In software engineering, this shows up as the difference between how a senior engineer and a junior engineer read code. The senior engineer does not check each line methodically; they notice things that feel wrong, inconsistencies that signal deeper problems, patterns that suggest the author did not understand the constraints. This ability comes from years of writing, debugging, and running code, not from years of reading it.

Supervisory engineering asks engineers to apply this pattern-recognition to AI output at volume and at pace. But if the inner loop work that builds that pattern library is increasingly being done by AI, then the question becomes: how does the next generation of engineers develop the competence to supervise output they have never learned to produce themselves?

The historical parallel is instructive

This tension has appeared before in the profession’s history. The rise of CASE tools in the 1980s and 1990s promised to automate significant portions of software design and code generation. They failed partly for technical reasons, but also because the engineers using them could not evaluate the output without understanding what the tools were doing internally. The gap between what the tool could generate and what engineers could verify became the limiting factor.

Low-code platforms in the 2010s faced a related problem. They were productive for people who already knew software well enough to recognize the platforms’ limitations, and brittle in the hands of people who did not have that foundation.

Automated testing presents a more successful case. When continuous integration and automated test suites became standard in the early 2000s, they did change where engineers spent their time. But writing tests well requires understanding the code under test deeply, and reading test failures requires understanding what the test was actually checking versus what it appears to be checking. Automation shifted the inner loop but did not eliminate the need for the underlying knowledge; it redirected it.

The question with current AI systems is whether supervisory engineering will follow the automated testing model, where underlying knowledge is redirected and preserved, or the CASE tools model, where the gap between what the system produces and what engineers can evaluate grows until the tool itself becomes the liability.

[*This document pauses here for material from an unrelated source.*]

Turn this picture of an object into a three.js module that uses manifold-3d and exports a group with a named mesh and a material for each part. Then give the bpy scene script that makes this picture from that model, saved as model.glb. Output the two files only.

What the middle loop actually demands

If supervisory engineering is going to function as a sustainable practice, it needs to be understood as a skilled discipline with specific demands, not as a managerial overlay on top of coding.

Directing AI effectively requires knowing enough about the problem space to decompose it into tasks the AI can handle, and to recognize when the AI is solving the wrong problem. This is not prompt engineering in the narrow sense of crafting phrasing. It is closer to the work of a senior engineer breaking down a feature for a team: knowing which parts are well-understood and which need investigation, which constraints are hard and which are assumptions worth questioning.

Evaluating AI output requires reading code at a different level than the author level. The engineer reviewing AI-generated code cannot ask what the system was thinking with any reliability, and must assess correctness, security implications, performance characteristics, and maintainability without the context that usually accompanies human-authored code. AI-generated code tends to look locally plausible, which means the patterns that would normally flag problematic code at a glance may not trigger until the reviewer examines it more deeply.

Correcting AI output is the most underappreciated part of the middle loop. When AI-generated code is wrong, directly editing the output is often not the most productive path. Changing the input, adjusting the prompt, the context, the scaffolding, or the constraints, until the system produces something closer to correct, tends to work better. This requires a working theory of why the AI produced the wrong output in the first place, which requires understanding the system’s failure modes. Those failure modes are not always predictable or consistent, which makes this harder than debugging deterministic code.

The acceleration problem

Vella’s research concluded in April 2025, before several significant model capability improvements. The underlying shift she documented has very likely continued, which means the middle loop is growing faster than the profession’s understanding of how to work well within it.

The practical risk is that teams optimize for throughput: AI generates more code, engineers review more code per day, and the quality bar for each individual review drops as volume increases. Under this pressure, supervisory engineering degrades into rubber-stamping. The middle loop exists on paper but does not function as a genuine quality gate.

The structural risk is longer term. If engineers spend years in the middle loop without time in the inner loop, they will progressively lose the production experience that makes their supervision valuable. Senior engineers today can evaluate AI output effectively because they have years or decades of inner loop experience to draw on. Junior engineers joining the workforce now may be spending the formative years that would have built that experience in supervisory roles instead. Whether they will develop equivalent competence through supervision alone is an open empirical question, and the profession has not answered it yet.

This is not an argument against AI-assisted development. The productivity gains are real and the trajectory is not reversible. It is an argument that the profession needs a concrete account of how supervisory engineers develop and maintain the domain knowledge that makes their supervision worth having, rather than assuming it transfers automatically from senior engineers or emerges organically from supervisory work itself.

Naming it is not solving it

The value of Vella’s research and Fowler’s framing is that they give the profession a vocabulary to discuss what is happening. Supervisory engineering as a concept makes the middle loop visible, which is a precondition for thinking carefully about it.

But naming a new loop does not resolve the tension at its center. Supervision that works requires deep production knowledge. Deep production knowledge requires practice in the inner loop. If the inner loop is being automated away, the profession needs a concrete account of how supervisory engineers develop and maintain the competence that makes their supervision worth having.

That account does not yet exist in any systematic form. The research on developer experience with AI tools has focused heavily on throughput and satisfaction metrics, not on long-term skill development or the quality characteristics of supervised output. Building a clear-eyed understanding of what the middle loop demands, and how to develop the people who work in it, is probably the most important engineering education problem of the next several years.